Flash forward to Jesus’ life and ministry and we see this principle pulled through. As Jesus started his ministry, he first surrounded himself with people. He called out disciples and turned them into dear friends. Here is the big idea for this week: When Jesus calls us to Himself, He calls us to His family.

Our culture is growing increasingly connected in scope. More people are more connected to more people than ever. As the shiny new nature of social media wanes and it becomes our new norm, we’re in danger of replacing deep relationships with a mass web of connectivity. It’s obviously not a negative to be connected to a lot of people, but there is a danger in letting those connections replace deep, trusting relationships. More isn’t a substitute for meaningful, however much easier that would be.

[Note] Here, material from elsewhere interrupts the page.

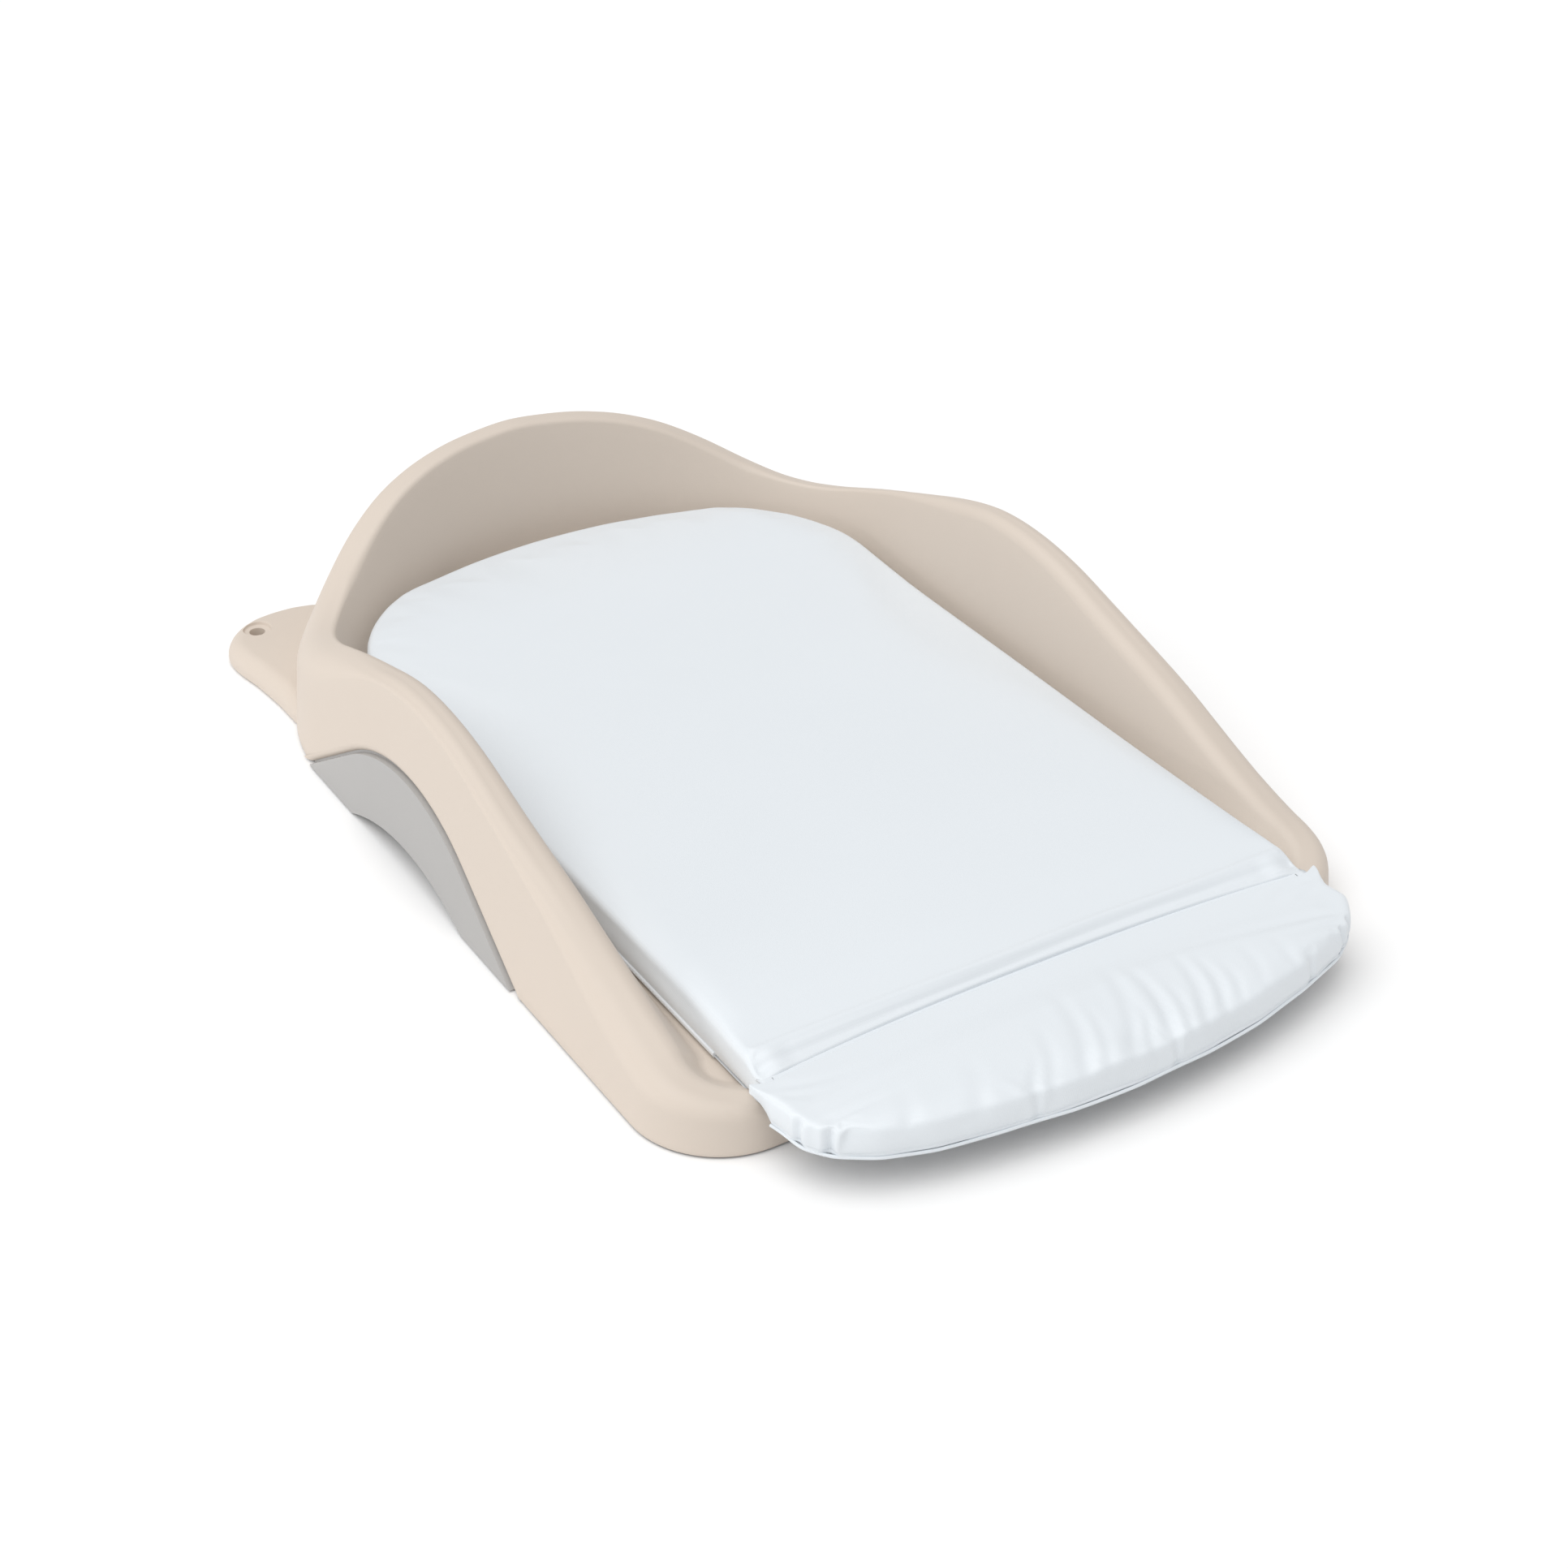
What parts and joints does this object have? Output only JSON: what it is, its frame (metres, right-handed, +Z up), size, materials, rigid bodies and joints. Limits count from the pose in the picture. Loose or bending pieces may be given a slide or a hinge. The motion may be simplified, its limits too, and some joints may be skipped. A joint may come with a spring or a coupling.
{
  "type": "changing pad",
  "caption": "Moulded changing pad shell with raised side wings and a high head wall, side feet, a lift-out padded mattress and a folding padded flap.",
  "frame": {"origin": "centre of the overall box, on the surface the pad stands on", "axes": "+Y towards the head end, +Z up, +X across"},
  "size_m": [0.527, 0.8264, 0.1335],
  "materials": {
    "shell_plastic": "fine satin grain",
    "foot_plastic": "matt",
    "screw_steel": "zinc plated",
    "black_rubber": "matt",
    "hook_tape": "hook tape",
    "loop_tape": "loop tape",
    "coated_cloth": "smooth satin coating",
    "base_cloth": "woven",
    "foam": "open-cell foam",
    "edge_tape": "folded tape",
    "zip_cloth": "woven tape",
    "zip_plastic": "nylon coil",
    "zip_metal": "white enamel",
    "label_cloth": "satin ribbon, blank"
  },
  "bodies": {
    "shell": {"base_shell": "shell_plastic", "left_side_foot": "foot_plastic", "right_side_foot": "foot_plastic", "side_foot_screws": "screw_steel", "side_foot_soles": "black_rubber", "deck_rubber_pads": "black_rubber", "deck_hook_patches": "hook_tape"},
    "mattress": {"mattress_core": "foam", "mattress_cover_top": "coated_cloth", "mattress_cover_base": "base_cloth", "mattress_edge_binding": "edge_tape", "mattress_loop_patches": "loop_tape", "zip_tape": "zip_cloth", "zip_coil": "zip_plastic", "zip_end_stops": "zip_metal", "care_label": "label_cloth", "flap_hinge_web": "coated_cloth"},
    "flap": {"flap_cover_top": "coated_cloth", "flap_core": "foam", "flap_cover_base": "base_cloth", "flap_edge_binding": "edge_tape"},
    "zip_slider": {"zip_slider": "zip_metal"}
  },
  "joints": [
    {"name": "mattress_lift_out", "type": "slide", "parent": "shell", "child": "mattress", "axis": [0, 0, 1], "range_m": [0, 0.2]},
    {"name": "flap_fold", "type": "hinge", "parent": "mattress", "child": "flap", "pos_m": [0, -0.324, 0.0495], "axis": [-1, 0, 0], "range_deg": [-10, 150]},
    {"name": "zip_travel", "type": "hinge", "parent": "mattress", "child": "zip_slider", "pos_m": [0, -0.05, 0.045], "axis": [0, 0, -1], "range_deg": [0, 24]}
  ]
}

Online we can be perfect. Online we can look like we want. We can take 50 photos and only post the best. We can be celebrated for our best things, and no one needs to know about our weaknesses or shortfalls. While that may feel good in the short term, its ultimately damaging. Because thats not who we are. We are people. We are a mess. We are victories and defeats. We are wins and losses. We are strong and weak. We have good and bad days. The more we only connect to people’s ideals of themselves, the less grace we have for ourselves, or others for that matter, when we or they don’t reach those ideals. In other words we compare our every day to other’s highlight reels.

Part of having deep relationships is seeing other people’s flaws and being inspired by their victories and seeing the faithfulness of God and His strength even through their weakness. Its those stories that encourage us to push through. And its our stories that encourage others to push through. Its the give and take of real relationships, the helping one another, that fills the God given dependency on each other. Connection is a step, but its not enough. This connectivity is actually driving us apart, or at least helping us keep people at arms length on the other side of our walls.

This is proved in the fact that loneliness is on the rise. The General Social Survey (GSS – read the study here) has alarming information about the way we’re trending. The majority of people are declaring that they have no confidant, and the people that have them being mostly relatives. Voluntary social investment in a meaningful way is dropping in a way that should alarm us all. This doesn’t just affect our emotional health, but our physical as well. Having a solid social circle does as much for your health as quitting smoking (check out the article). Its literally a matter of life and death.

This should be no surprise for us, we know “its not good for man to be alone.” Jesus’ antidote for all the negative impact of social isolation was, and is, the Church. We’re called to be a family. In John 17:21, Jesus prays that all believers everywhere would be one, just as Jesus and the Father are one. The standard for our communities is set by the unity of Jesus and the Father. This is a vision for community that goes far beyond our Sunday smiles and social connections. We are called to share our lives, with deep love for one another.

Its good for our health, emotionally, physically, and spiritually, and its good for the world to see. That verse we read earlier? It ends like this, “so that the World will know that you sent me.” Our communities centered around Jesus are one of the primary ways that we show the world that Jesus is God.

You hurt when you’re isolated. The people in your life hurt when you’re isolated. The world around you misses your witness when you’re isolated. This should not come as any surprise to us though, because after all, its not good for you to be alone.